Dresden - Für große Ideen ist keiner zu klein. Die Stadt Dresden will die frühkindliche Sprachförderung revolutionieren und kann mit ihrem Projekt „Sprachräume bilden“ auf erste Erfolge verweisen. Mädchen und Jungen bekommen dabei schon eineinhalb Jahre vor dem Schulanfang dreimal pro Woche 45 Minuten lang eine gezielte Förderung in kleinen Gruppen von sechs bis acht Kindern - spielerisch und in vertrauter Umgebung. „Plötzlich schwenkt die relative Stille am Mittagstisch in pausenloses Quasseln von Kindern um, die sonst nie etwas gesagt haben“, schilderte eine Erzieherin ihre Erfahrung. 

Derzeit nehmen neun Einrichtungen in drei Stadtviertein von Dresden teil, in denen besonders viele Familie mit ausländischen Wurzeln leben: Prohlis, Gorbitz und Johannstadt. In manchen Kitas stammen bis zu 80 Prozent der Kinder aus anderen Ländern. Nicht selten herrscht ein geradezu babylonisches Sprachengewirr. „Kinder unterhalten sich dann in ihrer Muttersprache miteinander, es kommt zur Gruppenbildung“, erklärte Sabine Bibas, Chefin im Amt für Kindertagesbetreuung, das Problem. Häufig fehle ihnen dann die Motivation, Deutsch zu lernen.

Bildungsbürgermeister Donhauser sieht jeden Euro gut investiert 

Mit Blick auf den späteren Schulalltag ist das verhängnisvoll ein Problem. Je früher Kinder die deutsche Sprache erlernen, desto besser können sie später auch Anforderungen in der Schule erfüllen, sind sich die Experten einig.
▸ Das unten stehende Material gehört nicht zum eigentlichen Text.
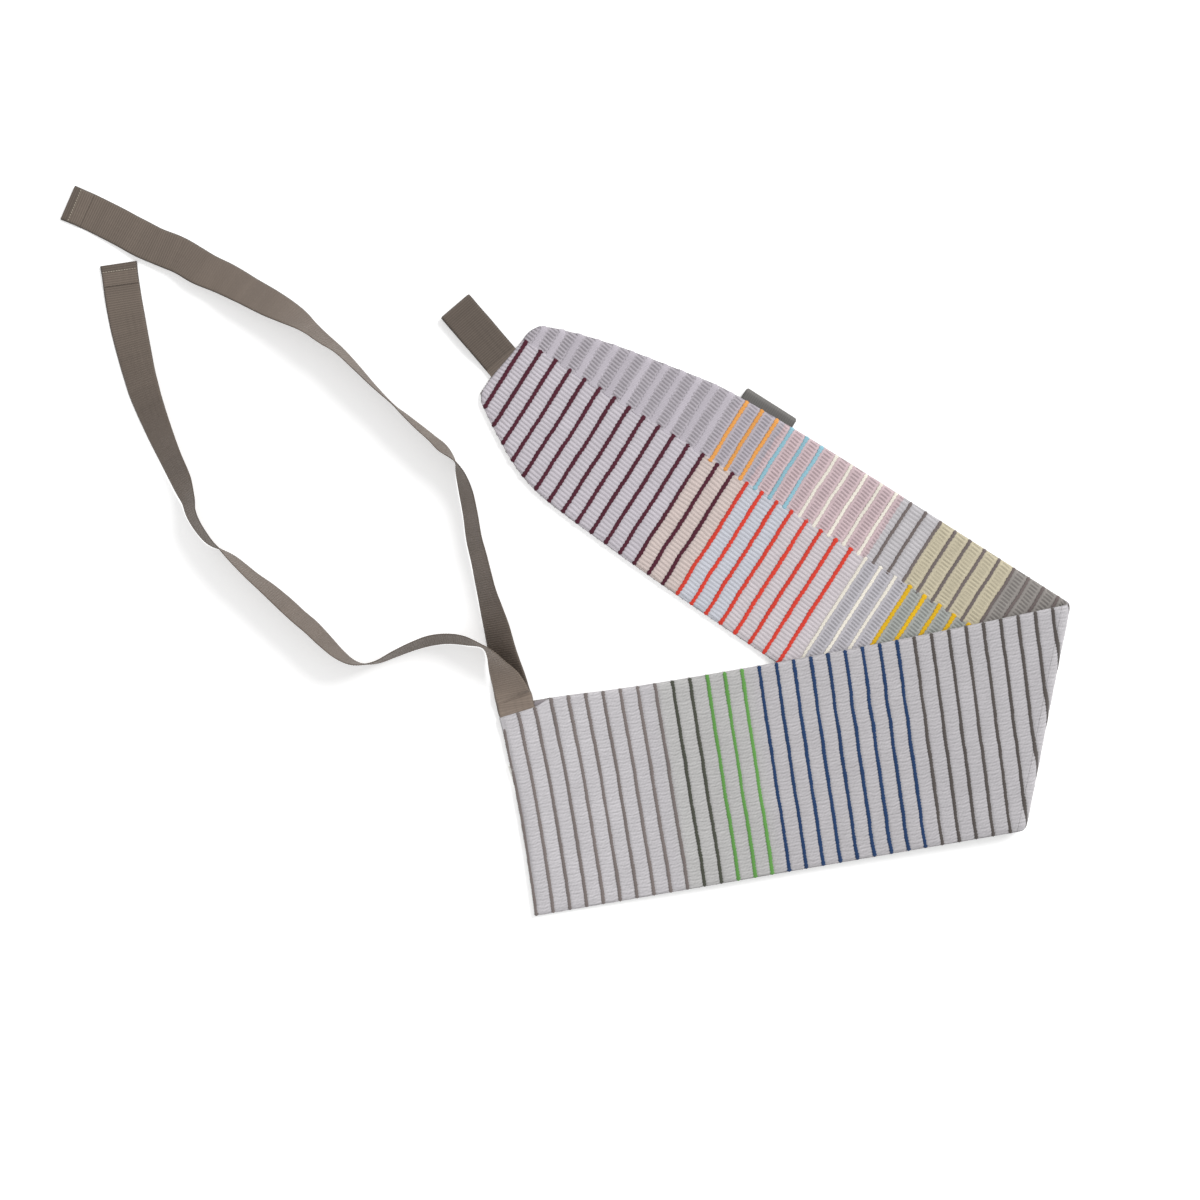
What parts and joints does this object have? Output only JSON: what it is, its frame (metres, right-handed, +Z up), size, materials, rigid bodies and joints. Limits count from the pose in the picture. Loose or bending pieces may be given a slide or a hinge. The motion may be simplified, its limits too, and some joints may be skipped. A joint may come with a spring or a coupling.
{
  "type": "baby sling band",
  "caption": "Padded two-faced baby sling band, folded over once, patchwork one side and stripes the other, with a webbing loop at one end and long webbing ties at the other.",
  "frame": {"origin": "on the surface that the band lies on, under the middle of the folded band's box, the ties left out", "axes": "+Z up from that surface; +X towards the fold; +Y towards the loop end, so that seen from above with +Y up the page it lies as when put down for display"},
  "size_m": [1.0385, 0.7515, 0.0394],
  "materials": {
    "patchwork_cloth": "matt hand-woven cotton with raised coloured yarns",
    "striped_cloth": "matt woven cotton with raised cord stripes",
    "wadding": "soft fibre wadding",
    "webbing": "ribbed woven tape with a slight sheen",
    "backing": "stiff non-woven backing",
    "label_tape": "smooth woven label tape",
    "thread": "twisted polyester thread"
  },
  "bodies": {
    "loop_arm": {"loop_arm_patchwork_cover": "patchwork_cloth", "loop_arm_wadding": "wadding", "loop_arm_striped_cover": "striped_cloth", "fold_patchwork_cover": "patchwork_cloth", "fold_wadding": "wadding", "fold_striped_cover": "striped_cloth", "loop_tail": "webbing", "loop_backing_patch": "backing", "loop_stitching": "thread"},
    "loop": {"loop_webbing": "webbing"},
    "label": {"side_label": "label_tape"},
    "tie_arm": {"tie_arm_patchwork_cover": "patchwork_cloth", "tie_arm_wadding": "wadding", "tie_arm_striped_cover": "striped_cloth", "mouth_bar_tack": "thread", "ties_backing_patch": "backing", "ties_stitching": "thread", "lower_tie_tail": "webbing", "upper_tie_tail": "webbing"},
    "lower_tie_strip": {"lower_tie": "webbing", "lower_tie_hem": "webbing", "lower_tie_hem_stitches": "thread"},
    "upper_tie_strip": {"upper_tie": "webbing", "upper_tie_hem": "webbing", "upper_tie_hem_stitches": "thread"}
  },
  "joints": [
    {"name": "band_fold", "type": "hinge", "parent": "loop_arm", "child": "tie_arm", "pos_m": [0.29706, -0.11442, 0.01], "axis": [0.1942, 0.981, 0], "range_deg": [0, 175], "deforming": ["fold_patchwork_cover", "fold_wadding", "fold_striped_cover"]},
    {"name": "loop_lift", "type": "hinge", "parent": "loop_arm", "child": "loop", "pos_m": [-0.26323, 0.25333, 0.0027], "axis": [0.7587, 0.6514, 0], "range_deg": [0, 90]},
    {"name": "label_lift", "type": "hinge", "parent": "loop_arm", "child": "label", "pos_m": [0.01264, 0.19963, 0.003], "axis": [0.8429, -0.538, 0], "range_deg": [0, 90]},
    {"name": "lower_tie_lift", "type": "hinge", "parent": "tie_arm", "child": "lower_tie_strip", "pos_m": [-0.24792, -0.10026, 0.0021], "axis": [0.9843, 0.1762, 0], "range_deg": [0, 60]},
    {"name": "upper_tie_lift", "type": "hinge", "parent": "lower_tie_strip", "child": "upper_tie_strip", "pos_m": [-0.24792, -0.09826, 0.005], "axis": [0.9843, 0.1762, 0], "range_deg": [0, 25]}
  ]
}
Der Spruch „Was Hänschen nicht lernt, lernt Hans nimmermehr“ könnte deshalb auch als Motto für „Sprachräume bilden“ stehen. „Jeder hier investierte Euro ist ein sehr gut investierter Euro“, sagte Bildungsbürgermeister Jan Donhauser. Dresden hatte sich dabei von einem Projekt aus Bayern inspirieren lassen und selbiges weiterentwickelt. Nun könnte es selbst zum Exportschlager werden.

Wortschatz vergrößert sich viel schneller

Denn die Erfahrungen seit Beginn der Sprachräume vor zwei Jahren haben gezeigt, dass die Mädchen und Jungen die Angst vor dem Sprechen verlieren. Ihr Wortschatz vergrößert sich bedeutend schneller, sie entwickeln ein starkes Selbstvertrauen, lautet ein Befund. Kinder, die bei dem Projekt beteiligt waren, haben sich schneller an die Schule gewöhnt und fühlen sich dort sichtlich wohler, lautet ein anderer. Dabei sind die Sprachräume bei weitem nicht nur für Kinder aus Migrantenfamilien gedacht. Auch viele einheimische Mädchen und Jungen haben sprachlichen Nachholbedarf. 

Sprachliche Defizite von Kindern nehmen zu 

Schon seit Jahren könne man bundesweit feststellen, dass die Auffälligkeiten und Defizite von Kindern insbesondere bei der Sprache stiegen, berichtete Sabine Grohmann, die in Dresden für das strategische Management in der Kindertagesbetreuung zuständig ist. „Die Frage ist: Nehmen wir das nur zur Kenntnis, oder denken wir darüber nach, umzusteuern und zu gestalten?“ Impulse aus dem alltäglichen Kitabetrieb würden bei manchen Kindern nicht ausreichen. Im Setting kleiner Gruppen könnten sie unter Anleitung pädagogischer Fachkräfte die Sprache viel besser lernen.

Nach den Worten von Bibas geht es darum, ein Zeitfenster zu nutzen. „Die Kindheit ist nicht lang.“ Wenn die Kinder mit wenigen oder gar keinen Sprachkenntnissen in der Grundschule ankämen, sei das Scheitern schon vorprogrammiert. Deshalb gelte es, den Zeitraum vor der Schule zu nutzen. 

Bibas und Grohmann hoffen nun darauf, dass die Stadt Dresden das Projekt auch in den kommenden Jahren auskömmlich finanziert. Die Sprachräume sind Teil eines Handlungsprogrammes mit dem Titel „Aufwachsen in sozialer Verantwortung“, das seit 2008 läuft und für das Dresden pro Jahr zehn Millionen Euro ausgibt. Kindertagesstätten an sozialen Brennpunkten der Stadt erhalten dabei mehr Ressourcen, um die Kleinen besser fördern zu können. Auch mit dem Handlungsprogramm hat Dresden bereits Schule gemacht.